Я так вдохновлен этим решением, что совсем не хочу спать.
– Пап, знаешь, что я думаю,.. – с этими словами я захожу в его комнату. Отдернул шторы, и пыль заблестела в утреннем солнце, – к черту все. Поехали в Израиль. И не спорь. Там все сделают наверняка. Отличные специалисты. А море там какое. Нам здесь делать точно нечего. Поддерживаешь?
Я подхожу к кровати. Папа лежал неподвижно. От белой простыни, которой он накрыт, как от сугроба, повеяло холодом.
– Пап, – осознание пришло ко мне раньше слов. – Пап! – позвал я тише.
Его глаза закрыты, а лицо спокойно. Грудь не вздымается – он не дышит… Он теперь там, где тело не разрывается на части от боли, и состояние только одно – счастье.
Через два часа на кухне участковый переписывает себе данные паспорта, а санитары несли в машину носилки с частичкой меня.
– Подпиши здесь, – бюрократическим голосом обратился человек со звездами на плечах.
Ручка легла в мою руку и сама поставила закорючку на сероватом бланке.
– Остальное решите в морге, – участковый поспешно собирает документы в черную папку. Дверь с металлическим лязгом захлопывается за ним. Стало совсем тихо.
Иду по улице. Соседи смотрят на меня. И не просто смотрят – они оценивают, насколько сильно я любил отца. А я и не знаю, насколько. И еще не понимаю, что значит потерять его навсегда. Такие вещи осознаешь, когда говоришь «тебя сейчас не хватает» или «ты бы знал, что делать» или «вот этим моментом с тобой хочется поделиться». А делиться и говорить уже не с кем. Вот только сейчас, вытирая мокрые щеки, думаю, что нужно было спасать его еще раньше. Нужно было не слушать его, а продавать все сразу и ехать лечиться.

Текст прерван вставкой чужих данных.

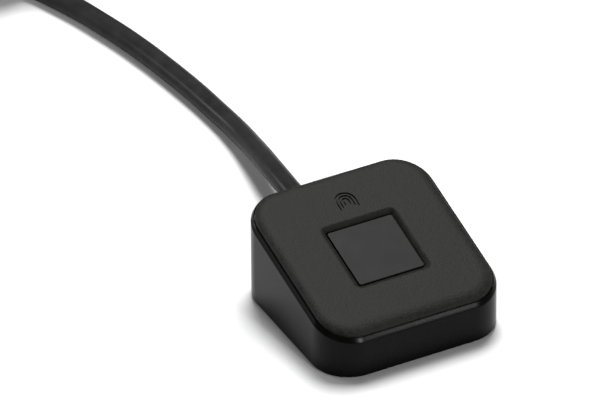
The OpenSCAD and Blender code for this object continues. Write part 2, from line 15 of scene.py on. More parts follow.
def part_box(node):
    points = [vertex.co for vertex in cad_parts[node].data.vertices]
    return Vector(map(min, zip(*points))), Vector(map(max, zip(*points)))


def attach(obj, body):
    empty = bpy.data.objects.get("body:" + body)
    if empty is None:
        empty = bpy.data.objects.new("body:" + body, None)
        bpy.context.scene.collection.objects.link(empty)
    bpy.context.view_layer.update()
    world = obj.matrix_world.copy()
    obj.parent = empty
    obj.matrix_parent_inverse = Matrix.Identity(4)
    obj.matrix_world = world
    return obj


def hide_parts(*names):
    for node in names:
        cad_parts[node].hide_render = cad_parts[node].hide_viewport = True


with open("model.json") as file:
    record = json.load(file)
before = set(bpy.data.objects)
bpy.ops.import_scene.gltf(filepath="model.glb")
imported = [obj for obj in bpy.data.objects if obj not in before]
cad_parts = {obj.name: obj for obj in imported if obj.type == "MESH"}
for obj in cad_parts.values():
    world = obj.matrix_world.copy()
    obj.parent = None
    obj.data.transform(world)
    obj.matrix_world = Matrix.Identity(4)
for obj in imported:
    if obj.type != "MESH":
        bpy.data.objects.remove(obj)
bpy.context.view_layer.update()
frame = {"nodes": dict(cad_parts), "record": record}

Я в магазине. Стою перед прилавком.
– Что вам? – равнодушные рыбьи глаза продавщицы смотрят на меня.
– Две, – показываю на водку и кладу мятую купюру в руку этой женщины.
– Возьми закуску, здоровяк, – из-за спины доносится мягкий, с хрипотцой, голос.
– Что? – я оборачиваюсь.
– Чтобы было не так плохо, нужно закусывать, – невысокого роста девушка улыбается одними лишь глазами.
– Беру не для праздника, – я отворачиваюсь к кассе.
– Тогда тебе нужен собутыльник.
– Возьмите, – продавщица протягивает пакет с водкой.
– Пошли, – обращаюсь я к девушке.
Она идет за мной, и я чувствую на себе ее любопытный взгляд.
… – Заходи. Не разувайся, – она проворачивает дверной замок на два раза – останется. Возможно, надолго.
Мы сидим на кухне. Лицо, обрамленное черными, как смола, волосами, смотрит на меня с состраданием.
– Он был хороший человек?
– Лучший, – выпиваю полный стакан водки.
– Не наливают так много, – она отпивает из своей рюмки и морщится.
– Наливают столько, чтобы хватило.
– Давай поесть приготовлю, – девушка открывает кухонные шкафы. Блестят ее волосы, идеально уложенные в каре.